— START —

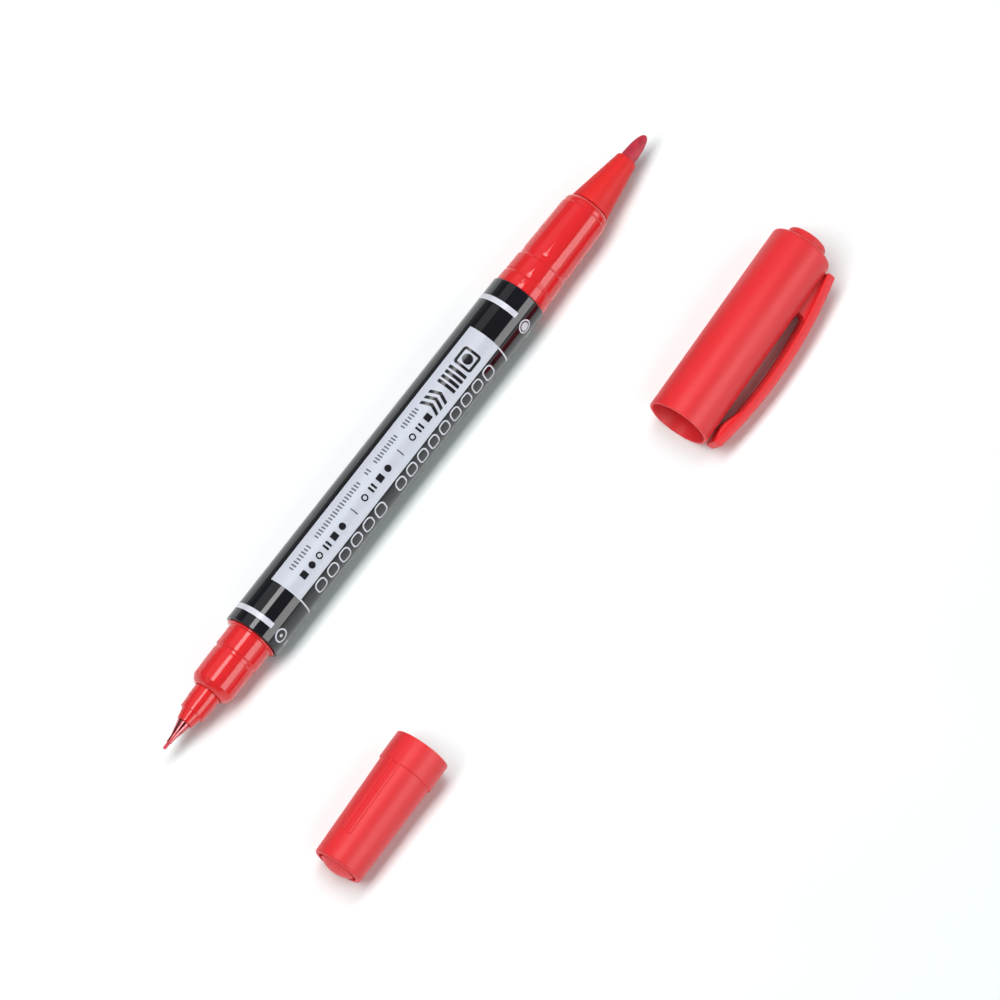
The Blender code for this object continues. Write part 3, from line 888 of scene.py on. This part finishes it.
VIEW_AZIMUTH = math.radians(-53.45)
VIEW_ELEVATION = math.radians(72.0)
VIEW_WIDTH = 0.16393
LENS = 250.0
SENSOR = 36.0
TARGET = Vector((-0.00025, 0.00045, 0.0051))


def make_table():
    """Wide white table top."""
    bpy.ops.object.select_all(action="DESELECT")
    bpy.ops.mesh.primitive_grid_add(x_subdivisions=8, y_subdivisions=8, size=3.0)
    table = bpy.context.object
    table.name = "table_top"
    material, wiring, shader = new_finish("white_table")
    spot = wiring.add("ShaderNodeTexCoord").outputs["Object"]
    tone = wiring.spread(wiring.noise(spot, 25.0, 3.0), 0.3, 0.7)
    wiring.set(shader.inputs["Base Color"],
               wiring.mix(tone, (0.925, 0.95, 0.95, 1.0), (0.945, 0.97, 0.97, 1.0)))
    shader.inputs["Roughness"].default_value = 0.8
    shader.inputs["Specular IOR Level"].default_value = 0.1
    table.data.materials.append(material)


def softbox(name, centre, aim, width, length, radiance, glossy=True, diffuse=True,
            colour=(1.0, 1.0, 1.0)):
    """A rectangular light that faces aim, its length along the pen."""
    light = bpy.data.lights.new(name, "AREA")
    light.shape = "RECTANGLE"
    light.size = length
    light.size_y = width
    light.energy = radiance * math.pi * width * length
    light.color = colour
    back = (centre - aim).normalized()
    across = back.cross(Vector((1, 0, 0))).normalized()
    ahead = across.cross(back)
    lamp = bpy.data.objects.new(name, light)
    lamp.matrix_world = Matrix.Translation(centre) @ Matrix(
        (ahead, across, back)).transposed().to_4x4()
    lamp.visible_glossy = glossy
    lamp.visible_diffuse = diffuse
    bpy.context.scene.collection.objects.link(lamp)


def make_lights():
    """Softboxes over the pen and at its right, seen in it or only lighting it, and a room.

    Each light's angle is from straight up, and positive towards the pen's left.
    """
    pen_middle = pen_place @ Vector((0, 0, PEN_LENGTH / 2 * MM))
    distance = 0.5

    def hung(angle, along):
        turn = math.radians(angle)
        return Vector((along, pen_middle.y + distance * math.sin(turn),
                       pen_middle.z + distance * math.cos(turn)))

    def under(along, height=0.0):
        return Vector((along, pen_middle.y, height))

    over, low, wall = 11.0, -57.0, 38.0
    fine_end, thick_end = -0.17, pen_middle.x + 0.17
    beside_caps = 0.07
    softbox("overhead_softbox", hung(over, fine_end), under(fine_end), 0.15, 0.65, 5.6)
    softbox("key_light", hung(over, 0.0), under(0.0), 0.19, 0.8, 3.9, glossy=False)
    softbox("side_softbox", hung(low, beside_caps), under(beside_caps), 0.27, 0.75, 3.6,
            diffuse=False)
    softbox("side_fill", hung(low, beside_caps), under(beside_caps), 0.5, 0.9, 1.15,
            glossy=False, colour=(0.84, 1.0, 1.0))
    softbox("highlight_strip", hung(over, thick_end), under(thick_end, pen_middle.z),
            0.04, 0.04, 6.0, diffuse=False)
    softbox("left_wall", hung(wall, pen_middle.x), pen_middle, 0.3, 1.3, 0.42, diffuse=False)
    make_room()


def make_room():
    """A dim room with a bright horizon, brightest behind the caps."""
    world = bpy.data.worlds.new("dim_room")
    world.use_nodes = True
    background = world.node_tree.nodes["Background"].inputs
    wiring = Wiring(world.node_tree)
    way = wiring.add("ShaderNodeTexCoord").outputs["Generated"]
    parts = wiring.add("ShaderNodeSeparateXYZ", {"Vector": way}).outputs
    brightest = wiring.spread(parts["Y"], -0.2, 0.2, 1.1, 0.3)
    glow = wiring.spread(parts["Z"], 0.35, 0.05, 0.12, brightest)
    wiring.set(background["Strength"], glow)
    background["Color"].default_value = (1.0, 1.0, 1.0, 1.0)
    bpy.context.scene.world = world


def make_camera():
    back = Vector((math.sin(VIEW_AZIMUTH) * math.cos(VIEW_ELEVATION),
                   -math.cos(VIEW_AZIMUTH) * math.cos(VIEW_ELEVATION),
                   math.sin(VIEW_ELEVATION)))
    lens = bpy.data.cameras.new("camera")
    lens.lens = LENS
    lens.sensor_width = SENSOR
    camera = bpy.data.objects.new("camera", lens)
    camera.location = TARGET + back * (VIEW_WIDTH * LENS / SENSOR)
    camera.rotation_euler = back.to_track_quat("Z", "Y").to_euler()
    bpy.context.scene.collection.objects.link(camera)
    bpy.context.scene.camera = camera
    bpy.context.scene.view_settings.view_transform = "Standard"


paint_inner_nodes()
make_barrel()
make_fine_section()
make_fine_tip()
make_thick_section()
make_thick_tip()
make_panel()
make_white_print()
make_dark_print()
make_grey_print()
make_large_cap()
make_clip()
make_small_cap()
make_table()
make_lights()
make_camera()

— END —

__Your task__
Go through the listing above and restate it word for word.

__Answer to this problem__
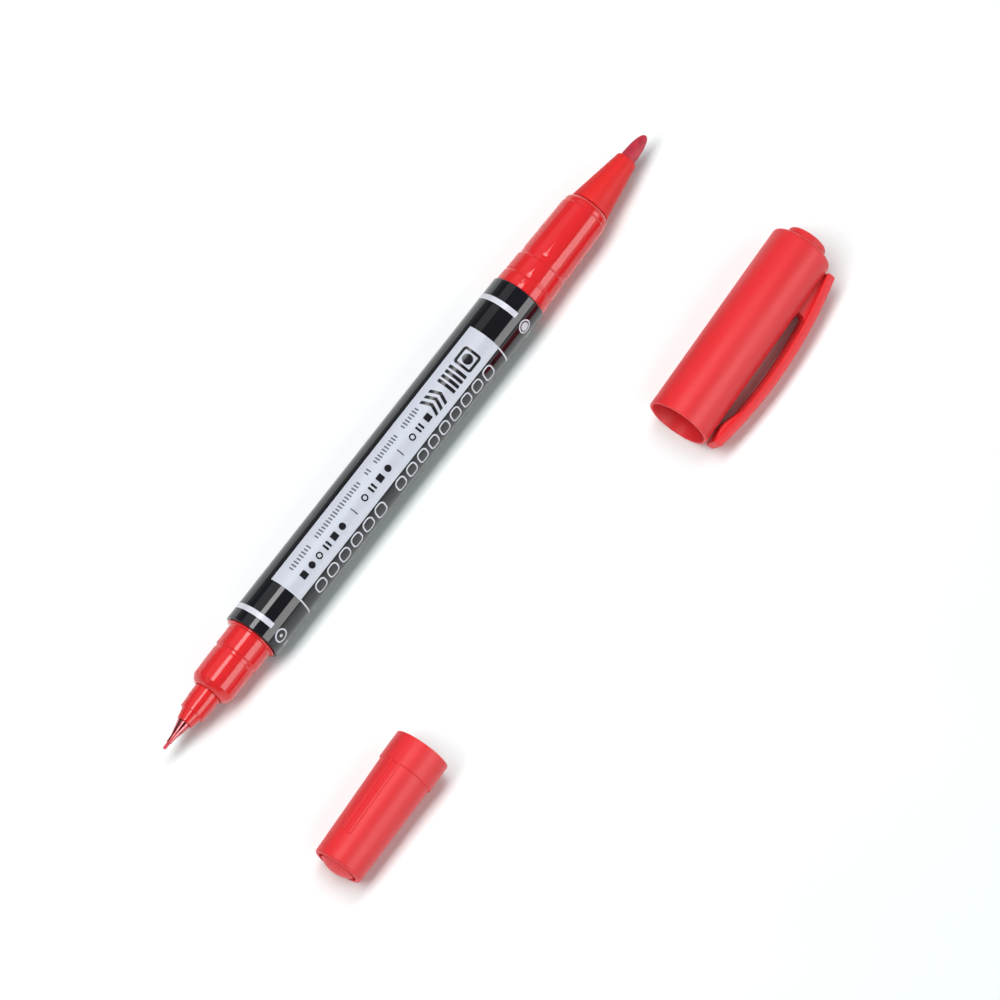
The Blender code for this object continues. Write part 3, from line 888 of scene.py on. This part finishes it.
VIEW_AZIMUTH = math.radians(-53.45)
VIEW_ELEVATION = math.radians(72.0)
VIEW_WIDTH = 0.16393
LENS = 250.0
SENSOR = 36.0
TARGET = Vector((-0.00025, 0.00045, 0.0051))


def make_table():
    """Wide white table top."""
    bpy.ops.object.select_all(action="DESELECT")
    bpy.ops.mesh.primitive_grid_add(x_subdivisions=8, y_subdivisions=8, size=3.0)
    table = bpy.context.object
    table.name = "table_top"
    material, wiring, shader = new_finish("white_table")
    spot = wiring.add("ShaderNodeTexCoord").outputs["Object"]
    tone = wiring.spread(wiring.noise(spot, 25.0, 3.0), 0.3, 0.7)
    wiring.set(shader.inputs["Base Color"],
               wiring.mix(tone, (0.925, 0.95, 0.95, 1.0), (0.945, 0.97, 0.97, 1.0)))
    shader.inputs["Roughness"].default_value = 0.8
    shader.inputs["Specular IOR Level"].default_value = 0.1
    table.data.materials.append(material)


def softbox(name, centre, aim, width, length, radiance, glossy=True, diffuse=True,
            colour=(1.0, 1.0, 1.0)):
    """A rectangular light that faces aim, its length along the pen."""
    light = bpy.data.lights.new(name, "AREA")
    light.shape = "RECTANGLE"
    light.size = length
    light.size_y = width
    light.energy = radiance * math.pi * width * length
    light.color = colour
    back = (centre - aim).normalized()
    across = back.cross(Vector((1, 0, 0))).normalized()
    ahead = across.cross(back)
    lamp = bpy.data.objects.new(name, light)
    lamp.matrix_world = Matrix.Translation(centre) @ Matrix(
        (ahead, across, back)).transposed().to_4x4()
    lamp.visible_glossy = glossy
    lamp.visible_diffuse = diffuse
    bpy.context.scene.collection.objects.link(lamp)


def make_lights():
    """Softboxes over the pen and at its right, seen in it or only lighting it, and a room.

    Each light's angle is from straight up, and positive towards the pen's left.
    """
    pen_middle = pen_place @ Vector((0, 0, PEN_LENGTH / 2 * MM))
    distance = 0.5

    def hung(angle, along):
        turn = math.radians(angle)
        return Vector((along, pen_middle.y + distance * math.sin(turn),
                       pen_middle.z + distance * math.cos(turn)))

    def under(along, height=0.0):
        return Vector((along, pen_middle.y, height))

    over, low, wall = 11.0, -57.0, 38.0
    fine_end, thick_end = -0.17, pen_middle.x + 0.17
    beside_caps = 0.07
    softbox("overhead_softbox", hung(over, fine_end), under(fine_end), 0.15, 0.65, 5.6)
    softbox("key_light", hung(over, 0.0), under(0.0), 0.19, 0.8, 3.9, glossy=False)
    softbox("side_softbox", hung(low, beside_caps), under(beside_caps), 0.27, 0.75, 3.6,
            diffuse=False)
    softbox("side_fill", hung(low, beside_caps), under(beside_caps), 0.5, 0.9, 1.15,
            glossy=False, colour=(0.84, 1.0, 1.0))
    softbox("highlight_strip", hung(over, thick_end), under(thick_end, pen_middle.z),
            0.04, 0.04, 6.0, diffuse=False)
    softbox("left_wall", hung(wall, pen_middle.x), pen_middle, 0.3, 1.3, 0.42, diffuse=False)
    make_room()


def make_room():
    """A dim room with a bright horizon, brightest behind the caps."""
    world = bpy.data.worlds.new("dim_room")
    world.use_nodes = True
    background = world.node_tree.nodes["Background"].inputs
    wiring = Wiring(world.node_tree)
    way = wiring.add("ShaderNodeTexCoord").outputs["Generated"]
    parts = wiring.add("ShaderNodeSeparateXYZ", {"Vector": way}).outputs
    brightest = wiring.spread(parts["Y"], -0.2, 0.2, 1.1, 0.3)
    glow = wiring.spread(parts["Z"], 0.35, 0.05, 0.12, brightest)
    wiring.set(background["Strength"], glow)
    background["Color"].default_value = (1.0, 1.0, 1.0, 1.0)
    bpy.context.scene.world = world


def make_camera():
    back = Vector((math.sin(VIEW_AZIMUTH) * math.cos(VIEW_ELEVATION),
                   -math.cos(VIEW_AZIMUTH) * math.cos(VIEW_ELEVATION),
                   math.sin(VIEW_ELEVATION)))
    lens = bpy.data.cameras.new("camera")
    lens.lens = LENS
    lens.sensor_width = SENSOR
    camera = bpy.data.objects.new("camera", lens)
    camera.location = TARGET + back * (VIEW_WIDTH * LENS / SENSOR)
    camera.rotation_euler = back.to_track_quat("Z", "Y").to_euler()
    bpy.context.scene.collection.objects.link(camera)
    bpy.context.scene.camera = camera
    bpy.context.scene.view_settings.view_transform = "Standard"


paint_inner_nodes()
make_barrel()
make_fine_section()
make_fine_tip()
make_thick_section()
make_thick_tip()
make_panel()
make_white_print()
make_dark_print()
make_grey_print()
make_large_cap()
make_clip()
make_small_cap()
make_table()
make_lights()
make_camera()